Qui a pu participer à la conférence de consensus à Zurich?
Milo Puhan: Nous avons formé en amont neuf groupes de spécialistes qui ont préparé des questions sur différents aspects en se basant sur la littérature scientifique et leur expertise. Les groupes étaient internationaux et interdisciplinaires. Ils étaient composés de chirurgiens, d’internes, d’infirmiers/ères, d’éthiciens/nes, d’économistes de la santé, d’épidémiologues et de ­juristes.
Des complications surviennent régulièrement après une opération. Des normes internationales doivent aider à mesurer et à améliorer les résultats des interventions chirurgicales.

Opérations et complications en Suisse

Selon l’Office fédéral de la statistique, environ 400 000 personnes hospitalisées en Suisse subissent une intervention chirurgicale chaque année [1]. Viennent s’ajouter à cela, ­selon les professeurs Clavien et Puhan, quelque 800 000 opérations ambulatoires par année. Selon le type d’opé­ration, jusqu’à 20% des patients souffrent d’une infection des plaies postopératoire après une intervention chirur­gicale, par exemple. Les conséquences sont des séjours hospitaliers plus longs, des coûts plus élevés et, dans le pire des cas, le décès [2]. Le nombre total de complications et leur impact sur les coûts de santé ne sont toutefois pas recensés en Suisse à ce jour. Les données manquent également à l’échelle internationale. Les choses doivent changer. La conférence de consensus Outcome4Medicine s’est tenue mi-juin à Zurich au cours de laquelle des recomman­dations pour des normes internationales de mesure et d’amélioration des résultats des opérations ont été dis­cutées. Informations complémentaires sur: www.outcome4medicine.ch.
Des non-spécialistes ont également participé et formuleront eux aussi des recommandations, est-ce exact?
Milo Puhan: Nous avons désigné un jury qui va à présent rédiger des recommandations impartiales après la conférence. Les membres du jury ne sont pas choisis au hasard parmi l’ensemble de la population générale, comme cela se fait dans le modèle dit danois. Ce sont des personnes ayant une grande expérience dans certains domaines, par exemple l’amélioration de la qualité dans l’hôtellerie. Ce modèle «danois-zurichois» fonctionne très bien. Nous l’avons déjà utilisé par le passé et le réutiliserions sans hésiter.

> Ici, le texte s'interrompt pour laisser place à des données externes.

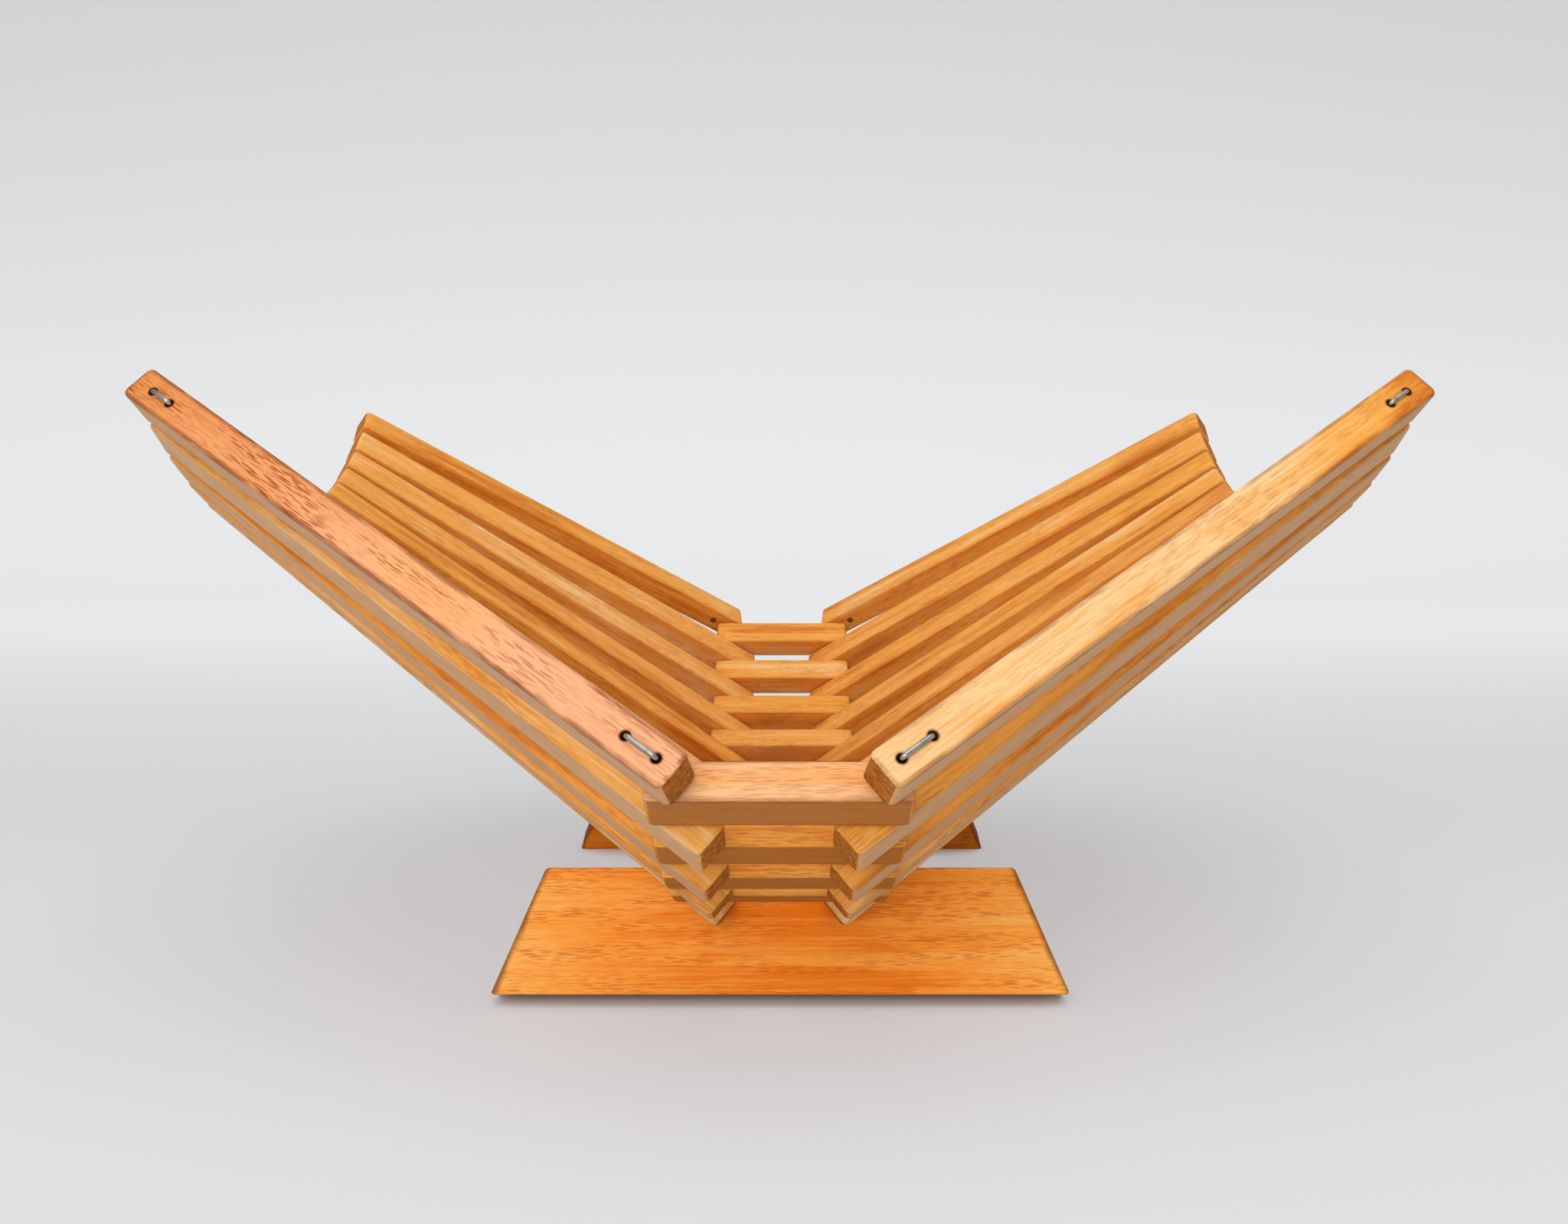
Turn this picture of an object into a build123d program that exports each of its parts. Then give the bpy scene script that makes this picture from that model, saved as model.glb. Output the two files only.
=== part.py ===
from build123d import *
import os
from math import acos, atan2, cos, degrees, hypot, radians, sin, tan

# A folding basket of beech slats threaded on four wires.
# Layers of short cross slats alternate with layers of long wing slats, one wing left and one right.
# The stack is twice as deep along the bottom as at the wing tips, so it fans out into a bowl.
# The frame stands on the floor: X runs from left to right, Y from front to back, Z up.
# The front half is built, and the back half and the left wings are its mirror images.

# Slats, millimetres
slat_thickness = 12.0
slat_width = 10.6
slat_corner_radius = 2.0
slat_edge_radius = 0.5
cross_slat_length = 62.0
end_wing_length = 198.0

# Open shape of the stack
wing_angle = 38.65
layer_clearance = 0.25
tip_gap = 0.8
end_wing_roll = 10.0
steps_per_side = 7
steps_to_foot = 3

# Foot plates
foot_height = 36.5
foot_top_length = 140.0
foot_base_length = 169.5
foot_top_radius = 2.0
foot_base_radius = 0.8
foot_facet = 1.0

# Holes, by their distance from the end of the slat that they are in
hole_diameter = 2.2
cross_hole_setback = 5.4
end_wing_hole_setback = 5.4
inner_wing_hole_setback = 13.0
tip_hole_setback = 15.1

# Wires, each with a stitch over the outermost slats and a tail in a blind hole
wire_diameter = 1.4
junction_stitch_length = 9.3
tip_stitch_length = 7.3
tail_length = 8.0
tail_clearance = 0.8
stitch_lift = 0.3
stitch_bend_radius = 1.6
wire_arc_share = 0.2

# Places within a layer: X along the cross slat, Y up the layer from the cross slat's inner edge
junction_x = cross_slat_length / 2 - cross_hole_setback
junction_up = -slat_width / 2
hole_span = end_wing_length - end_wing_hole_setback - tip_hole_setback
inner_wing_length = inner_wing_hole_setback + hole_span + tip_hole_setback

# The fan opens until neighbouring wing slats stand one tip gap apart at their upper inner corners
wing_reach = hole_span + tip_hole_setback
corner_up = junction_up + wing_reach * sin(radians(wing_angle)) + slat_width / 2 * cos(radians(wing_angle))
face_rise = slat_thickness + layer_clearance * 3 / 2
corner_distance = hypot(face_rise, corner_up)
fan_step = degrees(acos((tip_gap - layer_clearance / 2) / corner_distance) - atan2(corner_up, face_rise))


def outward(angle):
    """Direction out of the stack's front, for a layer that leans by this angle."""
    return Vector(0, -cos(radians(angle)), sin(radians(angle)))


def upward(angle):
    """Direction up a layer that leans by this angle."""
    return Vector(0, sin(radians(angle)), cos(radians(angle)))


def cell_angle(step):
    """Lean of a cell, which is a cross slat and the wing slats outside it."""
    return (step + 1 / 2) * fan_step


def cell_pivots(arris_height):
    """The points at the cross slats' inner edges on which the cells turn, from the centre outwards."""
    points = [Vector(0, -(slat_thickness + layer_clearance) / 2, arris_height)]
    depth = slat_thickness + layer_clearance
    for step in range(steps_per_side + 1):
        points.append(points[step] + outward(cell_angle(step)) * depth)
        depth = 2 * (slat_thickness + layer_clearance)
    return points


def foot_low_point():
    """Height of a foot plate's lower inner edge above the centre cross slat's inner edge."""
    angle = cell_angle(steps_to_foot)
    pivot = cell_pivots(0)[steps_to_foot]
    edge = pivot + outward(angle) * (layer_clearance / 2) - upward(angle) * foot_height
    return edge.Z


facet_depth = foot_facet * sin(radians(cell_angle(steps_to_foot))) * cos(radians(cell_angle(steps_to_foot)))
arris_height = -foot_low_point() - facet_depth
pivots = cell_pivots(arris_height)


def cross_offset():
    """Distance from a cell's pivot to its cross slat's inward face."""
    return layer_clearance / 2


def wing_offset(step):
    """Distance from a cell's pivot to its wing slats' inward face."""
    if step == 0:
        return layer_clearance / 2
    return layer_clearance / 2 + slat_thickness + layer_clearance


def layer_plane(step, offset):
    """Plane of a layer's inward face: X to the right, Y up the layer, Z outwards."""
    angle = cell_angle(step)
    return Plane(origin=pivots[step] + outward(angle) * offset, x_dir=(1, 0, 0), z_dir=outward(angle))


def layer_point(step, offset, across, up):
    """A point of the model, from its place in a layer."""
    return layer_plane(step, offset).from_local_coords(Vector(across, up, 0))


def inner_wing_location(step):
    """Place of an inner wing slat: X along it from its junction hole, Z outwards from its inward face."""
    in_layer = Pos(junction_x, junction_up, 0) * Rot(0, 0, wing_angle)
    return layer_plane(step, wing_offset(step)).location * in_layer


def end_wing_location():
    """Place of the outermost wing slat, rolled outwards on its lower inner edge."""
    roll = Pos(0, -slat_width / 2, 0) * Rot(end_wing_roll, 0, 0) * Pos(0, slat_width / 2, 0)
    return inner_wing_location(steps_per_side) * roll


def wing_point(step, along, height):
    """A point on a wing slat's middle line, by its distance from the junction hole and the inward face."""
    place = end_wing_location() if step == steps_per_side else inner_wing_location(step)
    return (place * Pos(along, 0, height)).position


def bar(length):
    """A slat along X with rounded corners and softened edges, its inward face on the XY plane."""
    solid = extrude(RectangleRounded(length, slat_width, slat_corner_radius), slat_thickness)
    long_edges = solid.faces().filter_by(Axis.Z).edges()
    return fillet(long_edges, slat_edge_radius)


def drill(depth):
    """A drill down from a slat's outward face."""
    return Pos(0, 0, slat_thickness - depth / 2) * Cylinder(hole_diameter / 2, depth)


def cross_holes():
    """Both junction holes of a cross slat or foot plate."""
    through = Pos(junction_x, junction_up, 0) * drill(slat_thickness)
    return [through, mirror(through, about=Plane.YZ)]


def cross_slat():
    """A cross slat with its two junction holes."""
    solid = Pos(0, -slat_width / 2, 0) * bar(cross_slat_length)
    for hole in cross_holes():
        solid = solid - hole
    return solid


def foot_plate():
    """A tapered plate that takes a cross slat's place in the stack and stands on the floor."""
    half_top = foot_top_length / 2
    half_base = foot_base_length / 2
    corners = [
        (-half_top, 0),
        (half_top, 0),
        (half_base, -foot_height),
        (-half_base, -foot_height),
    ]
    outline = make_face(Polyline(*corners, close=True))
    outline = fillet(outline.vertices().group_by(Axis.Y)[0], foot_base_radius)
    outline = fillet(outline.vertices().group_by(Axis.Y)[-1], foot_top_radius)
    solid = extrude(outline, slat_thickness)
    for hole in cross_holes():
        solid = solid - hole
    return solid


def wing_slat(length, setback, stitched):
    """A right wing slat along X, its junction hole at the origin and this far from its lower end."""
    solid = Pos(length / 2 - setback, 0, 0) * bar(length)
    solid = solid - drill(slat_thickness)
    solid = solid - Pos(hole_span, 0, 0) * drill(slat_thickness)
    if stitched:
        tail_hole = drill(tail_length + tail_clearance)
        solid = solid - Pos(junction_stitch_length, 0, 0) * tail_hole
        solid = solid - Pos(hole_span + tip_stitch_length, 0, 0) * tail_hole
    return solid


def crossings(along, with_cross):
    """Points where a wire passes from slat to slat, from the centre outwards."""
    points = []
    first_mouth = wing_point(0, along, 0)
    if with_cross:
        centre_mouth = Vector(first_mouth.X, -slat_thickness / 2, arris_height + junction_up)
        points.append((centre_mouth + first_mouth) / 2)
    else:
        points.append(Vector(first_mouth.X, 0, first_mouth.Z))
    for step in range(1, steps_per_side + 1):
        before = wing_point(step - 1, along, slat_thickness)
        after = wing_point(step, along, 0)
        if with_cross:
            cross_inner = layer_point(step, cross_offset(), junction_x, junction_up)
            cross_outer = layer_point(step, cross_offset() + slat_thickness, junction_x, junction_up)
            points.append((before + cross_inner) / 2)
            if step == steps_per_side:
                points.append((cross_outer + after) / 2)
        else:
            points.append((before + after) / 2)
    return points


def stitch_points(along, stitch_length):
    """The wire's way out of the outermost slat, over its face and into the blind hole."""
    crest = slat_thickness + wire_diameter / 2 + stitch_lift
    bottom = slat_thickness - tail_length
    return [
        wing_point(steps_per_side, along, crest),
        wing_point(steps_per_side, along + stitch_length, crest),
        wing_point(steps_per_side, along + stitch_length, bottom),
    ]


def route_points(along, stitch_length, with_cross):
    """The front half of a wire's route, from the middle of the basket outwards."""
    return crossings(along, with_cross) + stitch_points(along, stitch_length)


def corner_radius(before, corner, after):
    """Radius of the arc that eases a corner of the route."""
    turn = (corner - before).get_angle(after - corner)
    shorter_run = min((corner - before).length, (after - corner).length)
    return wire_arc_share * shorter_run / tan(radians(turn) / 2)


def whole_route(front_half, doubled_centre):
    """The whole route from the front tail to the back tail."""
    back_half = [Vector(point.X, -point.Y, point.Z) for point in front_half]
    start = 0 if doubled_centre else 1
    return front_half[::-1] + back_half[start:]


def wire(points):
    """A round wire along straight runs joined by tangent arcs, with tight bends at its two stitches."""
    radii = []
    last = len(points) - 1
    stitch_corners = (1, 2, last - 2, last - 1)
    for index in range(1, last):
        if index in stitch_corners:
            radii.append(stitch_bend_radius)
        else:
            radii.append(corner_radius(points[index - 1], points[index], points[index + 1]))
    route = FilletPolyline(*points, radius=radii)
    section = Plane(origin=route @ 0, z_dir=route % 0) * Circle(wire_diameter / 2)
    return sweep(section, path=route)


def junction_wire():
    """The right wire, through every cross slat, foot plate and right wing slat."""
    front_half = route_points(0, junction_stitch_length, True)
    return wire(whole_route(front_half, True))


def tip_wire():
    """The right wire through the wing slats' upper ends."""
    front_half = route_points(hole_span, tip_stitch_length, False)
    return wire(whole_route(front_half, False))


def back(solid):
    """The same piece in the back half."""
    return mirror(solid, about=Plane.XZ)


def left(solid):
    """The same piece on the left."""
    return mirror(solid, about=Plane.YZ)


def opposite(solid):
    """The same piece on the left of the back half, where half a turn about Z carries it."""
    return Rot(0, 0, 180) * solid


def build_pieces():
    """Every piece in its place, by name. Layers are numbered from front to back."""
    pieces = {}
    centre = steps_per_side + 1
    slat = cross_slat()
    foot = foot_plate()
    inner_wing = wing_slat(inner_wing_length, inner_wing_hole_setback, False)
    end_wing = wing_slat(end_wing_length, end_wing_hole_setback, True)
    middle_plane = Plane(
        origin=(0, slat_thickness / 2, arris_height),
        x_dir=(1, 0, 0),
        z_dir=outward(0),
    )
    pieces[f"cross_slat_{centre:02d}"] = middle_plane.location * slat
    for step in range(1, steps_per_side + 1):
        place = layer_plane(step, cross_offset()).location
        if step == steps_to_foot:
            plate = split(place * foot, bisect_by=Plane.XY, keep=Keep.TOP)
            pieces["front_foot_plate"] = plate
            pieces["back_foot_plate"] = back(plate)
        else:
            pieces[f"cross_slat_{centre - step:02d}"] = place * slat
            pieces[f"cross_slat_{centre + step:02d}"] = back(place * slat)
    for step in range(steps_per_side + 1):
        if step == steps_per_side:
            placed = end_wing_location() * end_wing
        else:
            placed = inner_wing_location(step) * inner_wing
        pieces[f"right_wing_slat_{centre - step:02d}"] = placed
        pieces[f"left_wing_slat_{centre - step:02d}"] = left(placed)
        pieces[f"right_wing_slat_{centre + 1 + step:02d}"] = back(placed)
        pieces[f"left_wing_slat_{centre + 1 + step:02d}"] = opposite(placed)
    pieces["right_junction_wire"] = junction_wire()
    pieces["left_junction_wire"] = left(pieces["right_junction_wire"])
    pieces["right_tip_wire"] = tip_wire()
    pieces["left_tip_wire"] = left(pieces["right_tip_wire"])
    return pieces


if __name__ == "__main__":
    os.makedirs("parts", exist_ok=True)
    for name, shape in build_pieces().items():
        export_step(shape, f"parts/{name}.step")
        print(name, round(shape.volume, 2))
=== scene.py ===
"""A folding basket of lacquered beech slats on four steel wires, on a pale studio floor."""

import logging
import math
import random
from dataclasses import dataclass
from enum import Enum
from typing import Any, Iterable, Iterator, Sequence

import bpy
import numpy as np
from mathutils import Matrix, Vector


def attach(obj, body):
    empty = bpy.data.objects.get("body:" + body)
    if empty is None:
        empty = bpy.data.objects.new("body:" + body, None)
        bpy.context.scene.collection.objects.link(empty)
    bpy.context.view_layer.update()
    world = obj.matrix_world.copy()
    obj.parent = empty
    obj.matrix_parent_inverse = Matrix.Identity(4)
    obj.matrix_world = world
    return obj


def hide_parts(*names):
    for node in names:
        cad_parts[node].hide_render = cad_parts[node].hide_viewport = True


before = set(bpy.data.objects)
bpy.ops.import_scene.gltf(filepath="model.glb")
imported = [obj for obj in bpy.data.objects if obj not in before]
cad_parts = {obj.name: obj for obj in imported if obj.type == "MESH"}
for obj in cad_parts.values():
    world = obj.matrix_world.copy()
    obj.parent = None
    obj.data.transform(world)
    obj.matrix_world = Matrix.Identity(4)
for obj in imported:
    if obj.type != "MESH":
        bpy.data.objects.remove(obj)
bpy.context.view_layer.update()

LOG = logging.getLogger("basket")
MM = 0.001
PILOT_DEPTH = 8.8 * MM
PILOT_OVERRUN = 0.2 * MM
Colour = tuple[float, float, float]
Triple = tuple[float, float, float]


def linear(red: int, green: int, blue: int) -> Colour:
    """A display colour, each part from 0 to 255, as a linear one."""
    shares = (part / 255 for part in (red, green, blue))
    return tuple(s / 12.92 if s <= 0.04045 else ((s + 0.055) / 1.055) ** 2.4 for s in shares)


class Value:
    """A socket's value, with arithmetic that adds Math nodes."""

    def __init__(self, maker: "Maker", socket: Any) -> None:
        """Keep the socket and the maker of its tree."""
        self.maker = maker
        self.socket = socket

    def math(self, operation: str, *others: Any, clamp: bool = False) -> "Value":
        """Add a Math node on further operands; clamp keeps the result between 0 and 1."""
        return self.maker.value(
            "ShaderNodeMath", {"operation": operation, "use_clamp": clamp},
            dict(enumerate((self, *others))),
        )

    def __add__(self, other: Any) -> "Value":
        """Sum."""
        return self.math("ADD", other)

    __radd__ = __add__

    def __sub__(self, other: Any) -> "Value":
        """Difference."""
        return self.math("SUBTRACT", other)

    def __rsub__(self, other: Any) -> "Value":
        """Difference from a number."""
        return (self * -1.0).math("ADD", other)

    def __mul__(self, other: Any) -> "Value":
        """Product."""
        return self.math("MULTIPLY", other)

    __rmul__ = __mul__

    def size(self) -> "Value":
        """Absolute value."""
        return self.math("ABSOLUTE")

    def high(self, other: Any) -> "Value":
        """The larger of two values."""
        return self.math("MAXIMUM", other)

    def clamp(self) -> "Value":
        """The value kept between 0 and 1."""
        return self.math("ADD", 0.0, clamp=True)

    def ramp(self, start: float, end: float) -> "Value":
        """Map the value smoothly to 0 at start and 1 at end."""
        rising = start < end
        return self.maker.value("ShaderNodeMapRange", {"interpolation_type": "SMOOTHSTEP"}, {
            "Value": self, "From Min": min(start, end), "From Max": max(start, end),
            "To Min": 0.0 if rising else 1.0, "To Max": 1.0 if rising else 0.0,
        })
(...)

Monsieur Clavien, quelles seront les conséquences à long terme de cette conférence pour le travail des chirurgiens suisses?
Pierre-Alain Clavien: Il est difficile de faire des prévisions, mais nous espérons pouvoir poser un premier jalon qui motivera tout le monde, des patients aux chirurgiens et aux généralistes, à améliorer les soins grâce à une approche standardisée et axée sur le patient.